Big egos are the #1 cause of account blow ups. No one likes to admit they are wrong. But unlike in life, the consequences of stubbornness are much more severe in trading. Getting attached to your opinions is the worst possible thing for your trading career.
Trading education everywhere talks about the importance of keeping your losers small, but people rarely talk about why this is so much easier said than done. Here is exactly how your ego will hurt your trading, and what you can do to master it to find trading success.
In Love With Being Right
A big reason why the ego can be such a problem for traders is because we are programmed to think being right is a good thing. In trading, timing is everything. You can be right about the company in the long run, but if you blew up your trading account trying to short it on the frontside of the move does it really matter that you were right?
You don’t become a trader for moral superiority and to get the feeling of being right all the time. We are here to make money. As we have talked about before, losing trades are unavoidable in trading. This means you have to get used to admitting that you are wrong all the time. If the market is showing signs that your thesis is invalid, it’s time to put your ego aside and get out.
Hard stops are a must for stubborn traders. If you don’t have the discipline to take yourself out of the market when it hits your stop loss price, you have to automate that process. Hard stops will take the decision out of your hands, and do it for you.
Inability to Cut Losses
Traders who have an issue with admitting they are wrong and controlling their ego will have a huge issue keeping their losers small. Stubbornness can wipe months of great trading in just a few hours. This is most common with short sellers of small cap companies that run up 200%. Everyone knows that company is overvalued. But that does not mean this is the right time to short it.
These traders get attached to their opinion about how bad of a company that is, and don’t cut their short even though the stock is still up-trending. They know they are right about the company, and cannot put their ego aside and take the loss. They end up blowing up their account and ending their trading career instead of admitting that they are wrong.

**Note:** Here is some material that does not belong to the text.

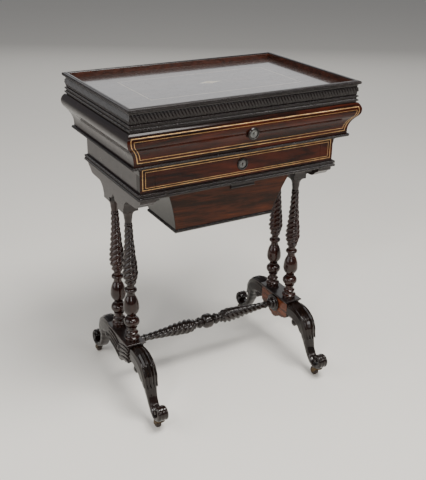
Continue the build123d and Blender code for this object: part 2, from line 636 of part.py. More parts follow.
with BuildPart() as drawer_stringing:
    for line in FLAT_LINES:
        add(line)
    board(-STILE_IN + GAP, STILE_IN - GAP, -CASE_Y - 1, FRONT_IN_Y, DRAWER_FLOOR, DRAWER_HEAD,
          mode=Mode.INTERSECT)
write(drawer_stringing.part, "drawer_stringing")

KEYHOLE_Z = 588.0
with BuildPart() as drawer_front:
    board(-STILE_IN + GAP, STILE_IN - GAP, -CASE_Y, FRONT_BACK_Y, DRAWER_FLOOR + GAP, DRAWER_HEAD - GAP)
    add(drawer_stringing.part, mode=Mode.SUBTRACT)
    board(-25, 25, DRAWER_LOCK_Y[0], DRAWER_LOCK_Y[1], LOCK_BASE, DRAWER_HEAD, mode=Mode.SUBTRACT)
    with Locations(Location((0, -CASE_Y, KEYHOLE_Z), (90, 0, 0))):
        Cylinder(2.6, 14, mode=Mode.SUBTRACT)
write(drawer_front.part, "drawer_front")

drawer_inner = DRAWER_HALF - SIDE_THICK
drawer_box = [
    plank(-DRAWER_HALF, -drawer_inner, FRONT_BACK_Y, DRAWER_REAR, DRAWER_BASE, 608),
    plank(drawer_inner, DRAWER_HALF, FRONT_BACK_Y, DRAWER_REAR, DRAWER_BASE, 608),
    plank(-drawer_inner, drawer_inner, DRAWER_REAR - SIDE_THICK, DRAWER_REAR, DRAWER_BASE + 7, 604),
    plank(-drawer_inner, drawer_inner, FRONT_BACK_Y, DRAWER_REAR, DRAWER_BASE + 2, DRAWER_BASE + 7),
]
write(drawer_box, "drawer_box")

with BuildPart() as drawer_lock_case:
    board(-25, 25, DRAWER_LOCK_Y[0], DRAWER_LOCK_Y[1], LOCK_BASE, DRAWER_HEAD - GAP)
    board(-23.5, 23.5, DRAWER_LOCK_Y[0] + 1.5, DRAWER_LOCK_Y[1] - 1.5, LOCK_BASE + 1.5,
          DRAWER_HEAD - GAP - 1.5, mode=Mode.SUBTRACT)
    board(-8.4, 8.4, -135.4, -129.6, DRAWER_HEAD - 3, DRAWER_HEAD, mode=Mode.SUBTRACT)
    with Locations(Location((0, DRAWER_LOCK_Y[0], KEYHOLE_Z), (90, 0, 0))):
        Cylinder(2.2, 6, mode=Mode.SUBTRACT)
write(drawer_lock_case.part, "drawer_lock_case")

with BuildPart() as drawer_lock_bolt:
    board(-8, 8, -135, -130, 600, 614)
write(drawer_lock_bolt.part, "drawer_lock_bolt")

write(escutcheon(-CASE_Y, KEYHOLE_Z), "drawer_escutcheon")

# ---- sliding bin ---------------------------------------------------------------------
BIN_TOP_X, BIN_BOTTOM_X, BIN_MID_X = 159.0, 126.0, 139.0
BIN_TOP_Y, BIN_BOTTOM_Y = 98.0, 70.0
FRAME_X = 199.5
FRAME_FRONT, FRAME_REAR = -133.0, 118.0
FRAME_TOP = 555.0

MOUTH_X = BIN_TOP_X - BIN_WALL
MOUTH_FRONT = BIN_Y - BIN_TOP_Y + BIN_WALL
MOUTH_REAR = BIN_Y + BIN_TOP_Y - BIN_WALL
bin_frame = [
    plank(-FRAME_X, FRAME_X, FRAME_FRONT, MOUTH_FRONT, BIN_TOP, FRAME_TOP),
    plank(-FRAME_X, FRAME_X, MOUTH_REAR, FRAME_REAR, BIN_TOP, FRAME_TOP),
    plank(-FRAME_X, -MOUTH_X, MOUTH_FRONT, MOUTH_REAR, BIN_TOP, FRAME_TOP),
    plank(MOUTH_X, FRAME_X, MOUTH_FRONT, MOUTH_REAR, BIN_TOP, FRAME_TOP),
]
write(bin_frame, "bin_frame")

PULL_X = 29.0
with BuildPart() as bin_front_moulding:
    with BuildSketch(section_plane("front")):
        with BuildLine():
            closed([(-48, DRAWER_FLOOR - 0.6), (CASE_OUT, DRAWER_FLOOR - 0.6), (-33, 557.5), (-30.6, 551),
                    (-32, 546.5), (-34.5, CASE_BASE), (-48, CASE_BASE)])
        make_face()
    extrude(amount=RETURN_X - GAP, both=True)
    with BuildSketch(section_plane("front")):
        with BuildLine():
            closed([(-31.6, 546.5), (-31, 541), (-33, 538), (-37, 538), (-40, 542), (-44, CASE_BASE),
                    (-34.5, CASE_BASE)])
        make_face()
    extrude(amount=PULL_X, both=True)
write(bin_front_moulding.part, "bin_front_moulding")


def bin_profile(inset):
    """Section across the bin's ends, which are slightly hollow."""
    top, bottom, middle = BIN_TOP_X - inset, BIN_BOTTOM_X - inset, BIN_MID_X - inset
    height = (BIN_TOP + BIN_BOTTOM) / 2
    right = ThreePointArc((top, BIN_TOP), (middle, height), (bottom, BIN_BOTTOM))
    low = Line(right @ 1, (-bottom, BIN_BOTTOM))
    left = ThreePointArc(low @ 1, (-middle, height), (-top, BIN_TOP))
    Line(left @ 1, right @ 0)


def bin_slab(y_top, y_bottom, thickness):
    """Slanted region of the bin, between y_top at its head and y_bottom at its foot."""
    with BuildPart() as slab:
        with BuildSketch(Plane.YZ):
            with BuildLine():
                closed([(y_top, BIN_TOP), (y_bottom, BIN_BOTTOM), (y_bottom + thickness, BIN_BOTTOM),
                        (y_top + thickness, BIN_TOP)])
            make_face()
        extrude(amount=BIN_TOP_X + 10, both=True)
    return slab.part


def bin_body(inset):
    """Bin solid across its ends, endless in depth."""
    with BuildPart() as body:
        with BuildSketch(Plane.XZ.offset(-BIN_Y)):
            with BuildLine():
                bin_profile(inset)
            make_face()
        extrude(amount=BIN_TOP_Y + 10, both=True)
    return body.part


with BuildPart() as bin_front_wall:
    add(bin_slab(BIN_Y - BIN_TOP_Y, BIN_Y - BIN_BOTTOM_Y, BIN_WALL))
    add(bin_body(0), mode=Mode.INTERSECT)

with BuildPart() as bin_rear_wall:
    add(bin_slab(BIN_Y + BIN_TOP_Y, BIN_Y + BIN_BOTTOM_Y, -BIN_WALL))
    add(bin_body(0), mode=Mode.INTERSECT)

with BuildPart() as bin_end_walls:
    with BuildSketch(Plane.YZ):
        with BuildLine():
            closed([(MOUTH_FRONT, BIN_TOP), (BIN_Y - BIN_BOTTOM_Y + BIN_WALL, BIN_BOTTOM),
                    (BIN_Y + BIN_BOTTOM_Y - BIN_WALL, BIN_BOTTOM), (MOUTH_REAR, BIN_TOP)])
        make_face()
    extrude(amount=BIN_TOP_X + 10, both=True)
    add(bin_body(0), mode=Mode.INTERSECT)
    add(bin_body(BIN_WALL), mode=Mode.SUBTRACT)
write([bin_front_wall.part, bin_rear_wall.part, bin_end_walls.part], "bin_walls")

with BuildPart() as bin_bottom:
    board(-128, 128, BIN_Y - 72, BIN_Y + 72, BIN_BOTTOM - 9, BIN_BOTTOM)
    fillet(bin_bottom.edges().filter_by(Axis.Z, reverse=True).group_by(Axis.Z)[0], radius=3)
write(bin_bottom.part, "bin_bottom")
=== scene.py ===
# %% [markdown]
# # A sewing table on twisted columns
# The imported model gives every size, joint and body. This file gives the table its carving, its polish
# and its light. All lengths are in metres, so a value in millimetres is written as a number times mm.
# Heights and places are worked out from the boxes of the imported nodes.

# %% Load the frame
from math import atan, ceil, copysign, cos, hypot, pi, radians, sin
import bmesh
import bpy
from mathutils import Matrix, Vector


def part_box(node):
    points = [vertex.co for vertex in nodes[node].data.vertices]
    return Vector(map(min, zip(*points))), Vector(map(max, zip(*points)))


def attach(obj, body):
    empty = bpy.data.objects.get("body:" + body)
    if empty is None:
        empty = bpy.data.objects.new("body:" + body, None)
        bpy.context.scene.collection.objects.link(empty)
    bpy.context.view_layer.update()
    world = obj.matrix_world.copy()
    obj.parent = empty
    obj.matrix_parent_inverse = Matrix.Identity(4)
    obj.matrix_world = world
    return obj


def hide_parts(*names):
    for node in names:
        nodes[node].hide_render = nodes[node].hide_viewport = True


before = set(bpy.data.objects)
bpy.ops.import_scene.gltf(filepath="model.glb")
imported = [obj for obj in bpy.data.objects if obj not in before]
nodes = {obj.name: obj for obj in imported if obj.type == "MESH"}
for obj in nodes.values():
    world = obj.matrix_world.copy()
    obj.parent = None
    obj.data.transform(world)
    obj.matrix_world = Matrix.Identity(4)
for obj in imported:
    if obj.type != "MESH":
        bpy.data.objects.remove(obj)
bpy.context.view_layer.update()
mm = 0.001


def heights(node):
    """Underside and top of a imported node, in millimetres."""
    low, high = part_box(node)
    return low.z / mm, high.z / mm


lid_low, lid_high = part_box("lid_moulding")
edge_x, edge_y, top_z = lid_high.x, lid_high.y, lid_high.z
print("frame loaded:", len(nodes), "nodes, lid", round(2 * edge_x / mm), "by", round(2 * edge_y / mm), "mm")

# %% [markdown]
# ## Camera, floor and light
# The camera comes first, because every later look depends on it. It stands at the left front corner,
# a little above the table, and looks down at it. A long lens keeps the uprights nearly parallel.
# The polish shows only what it reflects, so there are large soft panels: one behind for the lid, one on
# the left for the end of the case, and one overhead for the bulging front. Three smaller ones in front
# put a glint on the columns, the legs and the beads.

# %% Camera
camera_data = bpy.data.cameras.new("camera")
camera_data.lens = 57.06
camera_data.sensor_width = 36.0
camera = bpy.data.objects.new("camera", camera_data)
bpy.context.scene.collection.objects.link(camera)
bpy.context.scene.camera = camera
azimuth, elevation, roll = radians(-29.7), radians(24.66), radians(0.86)
look = Vector((-sin(azimuth) * cos(elevation), cos(azimuth) * cos(elevation),
               -sin(elevation)))
camera.rotation_euler = (look.to_track_quat("-Z", "Y").to_matrix() @ Matrix.Rotation(roll, 3, "Z")).to_euler()
camera.location = (-0.8097, -1.4435, 1.1122)
print("camera looks along", [round(v, 3) for v in look])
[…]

Timing in the markets is more important than the fundamentals of a company. So many new and inexperienced traders don’t understand that the market has to agree with your opinion/thesis in order to be a profitable trader. It is one thing to have an opinion about a company. It is another thing to be able to make money from the opinion.
Inability to Learn
The market is always right, and will continue to humble you regularly throughout your trading career. With an ever-evolving market, you will always need to be learning and studying to stay consistent and profitable in your trading. But unfortunately, your ego will often get in the way of your ability and desire to learn information.
No matter where you are in your trading career, you have to become a learning machine in order to find consistency in the markets. Don’t let your ego make you think that you ever know enough.